Archive for March, 2009

Identity Crisis II

March 30, 2009

I was totally sucked into this show on the golf channel. The show takes a great teaching golf professional and pairs him with a terrible golfer. The show tracks the week to week interaction on how the golf pro helps the golfer get better. The bad golfer is former NBA great, Charles Barkley. He apparently was a decent golfer at some point but somehow developed a mental ‘hitch’ in his swing. He will swing the club back and then he starts down and stops the swing (like a check swing in baseball). At times he stops and starts two or three times before trying to hit the ball. Predictably, he doesn’t hit the ball too well.

On the last show Charles was getting warmed up for his round with Doctor J (another NBA great). He was hitting practice shots on a simulator (hitting into a screen) before the round and blasting it. The coach was glowing with pride and filled with confidence as his pupil was about to hit the course. Charles gets the course and the demons come back to roost with vengeance. The hitch, which the two spent weeks trying to kill and bury, appears on the first swing and never goes away.

What is my point in bringing this up? I think there is a lot to be learned from the situation. I think we are all Charles Barkley in some facet of our life. I watch him and can’t believe how a professional athlete doesn’t have the kinesthetic wherewithal to keep his head in the same spot while trying to hit a golf ball. Just keep your head still and swing without stopping at the top – how tough is that?

However as I thought about it, I realize I am doing the same thing in different facets of my life. If someone were filming me playing my game of life, I have no doubt that they would say – how tough is it, just be more positive or be more supportive or more loving or more open or more joyful or smiling or whatever. Fortunately for me, there is not a camera following through my life and sifting through my faults or I would probably be like Charles and have millions of people saying, “How tough is it to…”

From a moral perspective, I guess I’d have to believe that God is looking down on us and thinking that it shouldn’t be so difficult to be good people. “I sent my Son to help you figure out what to do to be joyful all you have to do is believe and respond. You make it so tough – just keep your head in the same place and swing the club around your body.” Is really that simple or is being good that hard?

 

Identity crisis

March 27, 2009

How does an institution get a better sense for who it is? Our parish went through a process to develop a strategic plan over the last year and we have revised documents that define us but I am not so sure we have a true understanding of who we are and who we want to be. Maybe I lack the wherewithal to fully grasp the written content that defines who we are and where we are going.

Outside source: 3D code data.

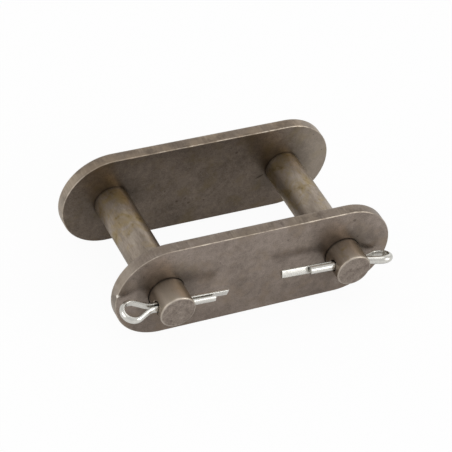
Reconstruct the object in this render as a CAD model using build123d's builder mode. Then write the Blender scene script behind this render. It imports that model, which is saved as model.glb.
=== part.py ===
"""Cottered connecting link of a steel roller chain.

Two obround plates stand on their long straight edges. Two round pins join them: they are
pressed and riveted into the pin-link plate, and their free ends pass through the cover plate.
A split cotter goes through each free end and keeps the cover plate on.

Frame: X along the pitch line, -Y towards the free ends of the pins, +Z up. The origin lies
halfway between the two pins and halfway between the two plates, at half the plates' height.
All sizes are in millimetres and all angles in degrees.
"""

import os
from math import asin, atan2, cos, hypot, sin

from build123d import *

# Chain sizes
PITCH = 41.4
PLATE_HEIGHT = 22.8
PLATE_THICKNESS = 2.8
PLATE_GAP = 26.8
PIN_DIAMETER = 7.9

# Plate edges: punching rolls one rim over and leaves the other one crisp
PLATE_ROLLED_EDGE = 0.45
PLATE_CRISP_EDGE = 0.15
COVER_HOLE_CLEARANCE = 0.1
COVER_HOLE_CHAMFER = 0.2

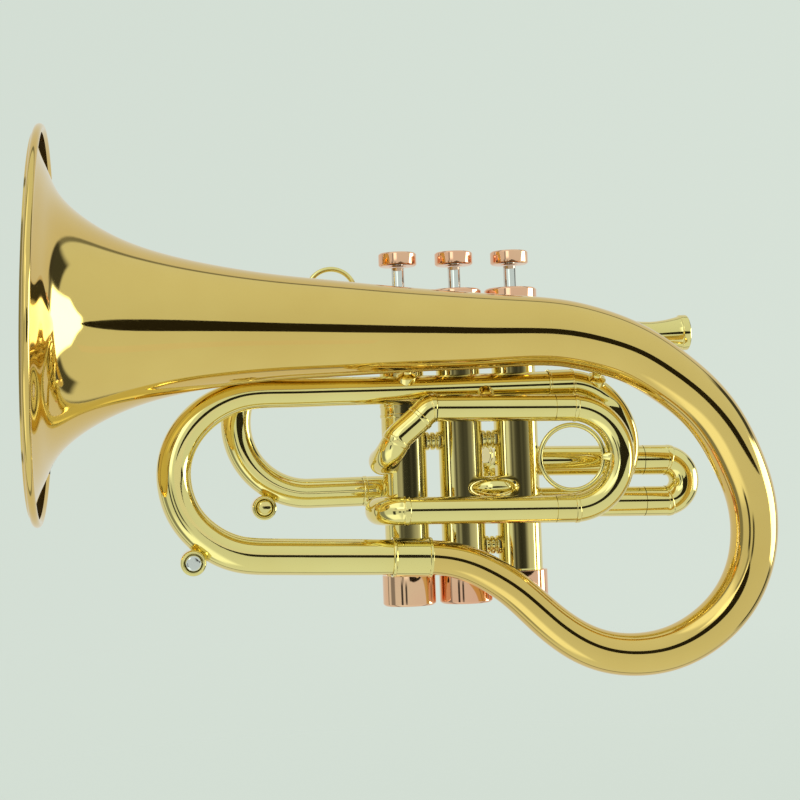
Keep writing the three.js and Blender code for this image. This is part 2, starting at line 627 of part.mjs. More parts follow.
function addMainSlide() {
  const { y, r, upperZ, lowerZ, upperSeam, lowerSeam } = MAIN;
  const upper = level(upperZ);
  const lower = level(lowerZ);
  const turnR = 8.6; // bend from the lower leg into the third casing
  const turnX = VALVE_X[3] - turnR;
  const fixed = [
    ...alongX([-63.5, lowerSeam], y, lower, 5.85),
    ...alongX([lowerSeam + 0.1, turnX], y, lower, r),
  ];
  for (const angle of [20, 40, 60, 80]) {
    const [cos, sin] = heading(angle);
    fixed.push([turnX + turnR * sin, y - turnR * (1 - cos), lowerZ, 6.6]);
  }
  fixed.push([VALVE_X[3], 8.6, lowerZ, 6.5], [VALVE_X[3], 7.0, lowerZ, 6.5]);
  const fixedWalls = fixed.map((_, i) => (i < 2 ? 0.5 : 1.3));
  add('main_lower_tube', trim(tube(fixed, fixedWalls), aroundCasing(3)));

  const slide = [
    ...alongX([-40.5, upperSeam - GAP], y, upper, 5.75),
    ...alongX([upperSeam - SHOULDER], y, upper, r),
    ...arc(MAIN_BOW, 90, 270, 12, y, r),
    ...alongX([lowerSeam - GAP], y, lower, r),
  ];
  // the first three stations share the upper leg's bore radius
  add('main_slide', tube(slide, slide.map((p, i) => (i < 3 ? p[3] - 5.2 : 0.55))));
}

// ---------- plunger water keys ----------
// The barrel opens towards -Y with the plunger in its mouth; a small hole pierces its +Y end.
function addWaterKey(tag, [x, startY, z], endY, bowSpace, plungerLook) {
  const length = endY - startY;
  const barrel = turned([
    [3.9, 0], [4.9, 0], [5.4, 0.6], [5.4, length - 0.8], [4.6, length],
    [1.0, length], [1.0, length - 1.6], [3.9, length - 1.6],
  ], 14, [x, startY, z], [0, 1, 0]);
  add(`water_key_body_${tag}`, trim(barrel, bowSpace));
  add(`water_key_plunger_${tag}`, turned(
    [[0, -1.0], [2.9, -1.0], [3.4, -0.4], [3.5, 0.3], [3.5, 6.0], [0, 6.0]],
    10,
    [x, startY, z],
    [0, 1, 0],
  ), plungerLook);
}

// ---------- small fittings ----------
function addLittleFingerRing() {
  const loop = fingerRing([-53.6, 17.2, 140.6], 11.0, 1.15);
  const post = rod([[-53.6, 17.2, 130.2, 1.5], [-53.6, 18.0, 119, 2.4]], 8);
  const leadSpace = around(alongX([-62, -42], MAIN.y, level(MAIN.upperZ), MAIN.r));
  add('little_finger_ring', cut(join(loop, post), leadSpace));
}

// Round brace with a thicker foot at its start.
function addBrace(name, from, to, ...neighbours) {
  const r = 2.3;
  const footR = r * 1.9;
  const part = (share) => from.map((v, i) => v + (to[i] - v) * share);
  const path = [[...from, footR], [...part(0.24), footR], [...part(0.3), r], [...to, r]];
  add(name, trim(rod(path, 14), ...neighbours));
}

function addBellBraces() {
  const bellSpace = around(BELL_PATH.slice(11, 24), CLEAR, 24);
  const branchSpace = around(FRONT_BOW.slice(18));
  const crookSpace = around(REAR_CROOK.slice(0, 8));
  addBrace('bell_brace_front', [-26.2, -16.2, 94.5], [-26.2, -28, 116], branchSpace, bellSpace);
  addBrace('bell_brace_rear', [57.8, -15.4, 91.9], [59.5, -28, 110], crookSpace, bellSpace);
}

// Boss between the branch and the third slide's upper sleeve.
function addSlideBoss() {
  const outline = [[0, -5.2], [3.2, -4.6], [3.9, -2], [3.9, 1.5], [3.2, 4.2], [0, 5.2]];
  add('slide_boss', trim(
    turned(outline, 14, [7.9, -21.6, 90.4], [0, -0.7, -0.7]),
    around(FRONT_BOW.slice(19)),
    around(alongX([-10, 30], THIRD.y, THIRD.upperZ, THIRD.tubeR)),
  ));
}

function addLeadpipePosts() {
  // X, height, radius of the leadpipe, to the nearest tenth in height
  const leadSpace = around([
    [-40, MAIN.upperZ, MAIN.r], [-38, MAIN.upperZ, MAIN.r],
    [-10, 115.5, 6.3], [30, 116.6, 5.9], [60, 117.4, 5.75],
  ].map(([x, z, r]) => [x, MAIN.y, z, r]));
  for (const [n, z] of [[1, 116.5], [3, 115.0]]) {
    const post = rod([[VALVE_X[n], 7, z, 3.2], [VALVE_X[n], 17, z, 3.2]], 14);
    add(`leadpipe_post_${n}`, trim(post, aroundCasing(n), leadSpace));
  }
}

// ---------- assembly ----------
addBell();
addBranch();
for (const n of [1, 2, 3]) {
  addCasing(n);
  addPiston(n);
  addSpring(n);
  addCapsAndButton(n);
}
addCasingLinks();
addThirdSlide();
addFirstSlide();
addSecondSlide();
addLeadpipe();
addMainSlide();
addWaterKey('bow', [-120.4, -26.3, 23.9], -11.3, around(FRONT_BOW.slice(3, 9)), NICKEL);
const mainBowSpace = around(arc(MAIN_BOW, 210, 270, 5, MAIN.y, MAIN.r));
addWaterKey('slide', [-87.4, 11.0, 45.0], 25.6, mainBowSpace, BRASS);
addLittleFingerRing();
addBellBraces();
addSlideBoss();
addLeadpipePosts();

export default cornet;
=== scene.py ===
"""A cornet, built in millimetres in the frame of its CAD pieces.

The three valves stand upright along Z with valve 2 on the origin and valve 1 towards +X.
The bell opens towards -X, the leadpipe ends in its receiver at +X. The bell lies on the -Y
side, which faces the camera; the leadpipe and main slide lie on the +Y side.

A mesh is passed around as a pair (verts, faces). A path is an array of rows
(x, y, z, outer radius).
"""

import math

import bmesh
import bpy
import numpy as np
from mathutils import Matrix


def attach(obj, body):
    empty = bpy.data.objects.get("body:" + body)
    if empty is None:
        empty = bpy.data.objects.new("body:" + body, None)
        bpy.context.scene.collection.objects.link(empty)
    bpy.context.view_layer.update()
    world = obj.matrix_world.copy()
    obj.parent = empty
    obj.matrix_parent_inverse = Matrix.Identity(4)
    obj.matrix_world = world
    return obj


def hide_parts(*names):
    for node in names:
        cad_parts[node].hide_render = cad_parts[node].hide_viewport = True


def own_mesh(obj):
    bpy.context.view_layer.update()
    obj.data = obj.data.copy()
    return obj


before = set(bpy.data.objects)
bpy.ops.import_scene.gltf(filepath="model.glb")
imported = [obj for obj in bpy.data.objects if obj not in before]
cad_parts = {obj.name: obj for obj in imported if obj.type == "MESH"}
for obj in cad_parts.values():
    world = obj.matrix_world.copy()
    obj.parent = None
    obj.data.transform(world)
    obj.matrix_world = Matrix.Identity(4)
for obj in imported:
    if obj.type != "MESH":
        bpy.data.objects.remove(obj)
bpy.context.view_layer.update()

MM_TO_M = 0.001
SCENE = bpy.context.scene
vec = np.array

# ------------------------------------------------------------------ shared dimensions
CASING_R, CASING_BORE = 9.8, 8.35
PITCH = 25.4                        # between valve axes
VALVES = {1: PITCH, 2: 0.0, 3: -PITCH}
SLOPE = -0.027                      # dz/dx of the first and third slides
BELL_Y = -30.0
BELL_SLOPE = -0.0385                # dz/dx of the bell axis

# bell flare and stem: x, centre z, outer radius
FLARE = [
    (-182.35, 124.6, 79.6), (-181.5, 124.62, 75.0), (-180.1, 124.65, 70.0),
    (-178.0, 124.65, 65.0), (-175.9, 124.65, 60.0), (-173.2, 124.6, 55.0),
    (-169.3, 124.5, 50.4), (-162.0, 124.3, 44.4), (-154.2, 124.05, 39.6),
    (-143.9, 123.78, 34.8), (-131.5, 123.5, 30.7), (-118.0, 123.1, 27.5),
    (-102.1, 122.5, 24.8), (-83.2, 121.75, 22.45), (-62.0, 120.86, 20.75),
    (-40.0, 119.93, 19.1), (-17.0, 119.05, 17.55), (9.2, 118.06, 16.1)]
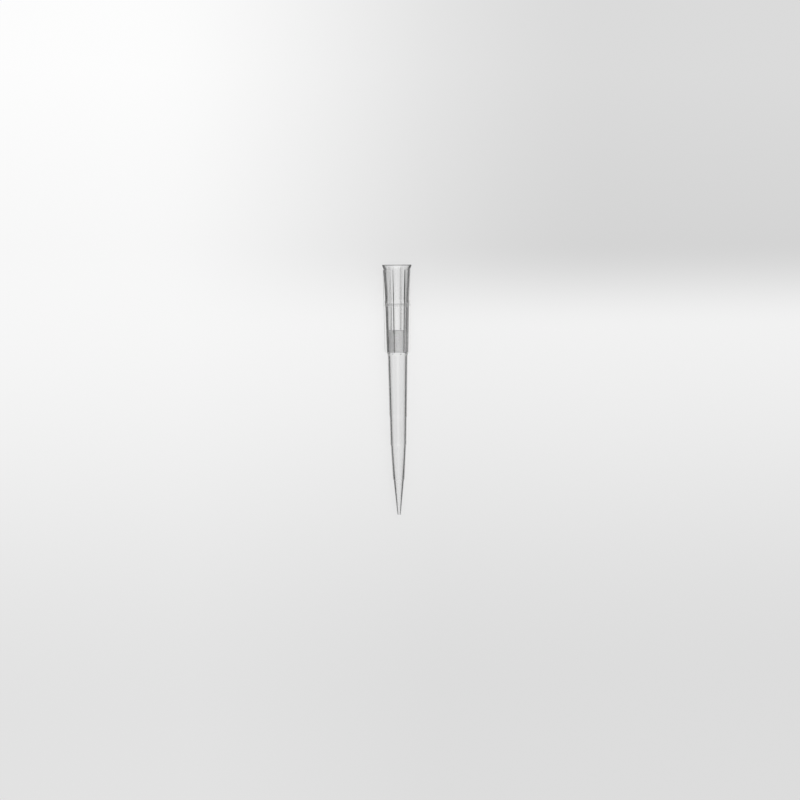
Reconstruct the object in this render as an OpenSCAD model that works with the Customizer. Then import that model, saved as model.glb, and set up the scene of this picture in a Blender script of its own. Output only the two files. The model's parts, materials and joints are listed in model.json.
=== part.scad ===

How would you be able to tell an institution that has a clear sense of identity from one that doesn’t? It seems to me that if you approached a staff member or active parishioner and asked them to describe the institution, there should be a lot of overlap if the institution has a good sense of identity. If you ask these stakeholders and get some confusion and inconsistency in the answers, then I would say there is not a clear sense of identity.

You could easily argue that my hypothetical test is not the best measure of knowledge of institutional identity, but I think if you look at successful organizations, you will find stakeholders have a common sense of purpose and direction.

I think another test to see if an organization knows itself is how difficult or easy decisions are and how easy or difficult it is to plan. For certain, there are difficult decisions for all organizations but the greater ease which an organization can make smaller decisions and create plans efficiently, the greater sense of self it has.

So back to my original question, how does an organization get a better sense of who it is? A related question might be, “Is trying to be nearly all things to most people?” an identity? My fear is that an organization can pile on activities and staff until its resources run out but not until then. Rather than meaningfully asking who we are the only question is what more can we do.

The necessity to cut back expenses/activity can be an opportunity to say – this is what is most important to us and this isn’t quite as important. Or you can cut things across the board.

One risk, particularly for churches, is to conclude that we need to take care of ourselves first and curtail the financial outreach. I think this is a very dangerous strategy. What sort of message are you sending the people of the parish? If you are short on money, cut back what you give to others?

Well if you’ve made it to this point and were expecting some profound answers to the questions raised, you are going to be disappointed (and you haven’t learned your lesson from nearly everything else I have ever posted). With a clear motivation to headaches generated from banging my head against the wall, I think it’s best I worry about the identity of my sphere of the institution and let the big picture get sorted out by the larger forces.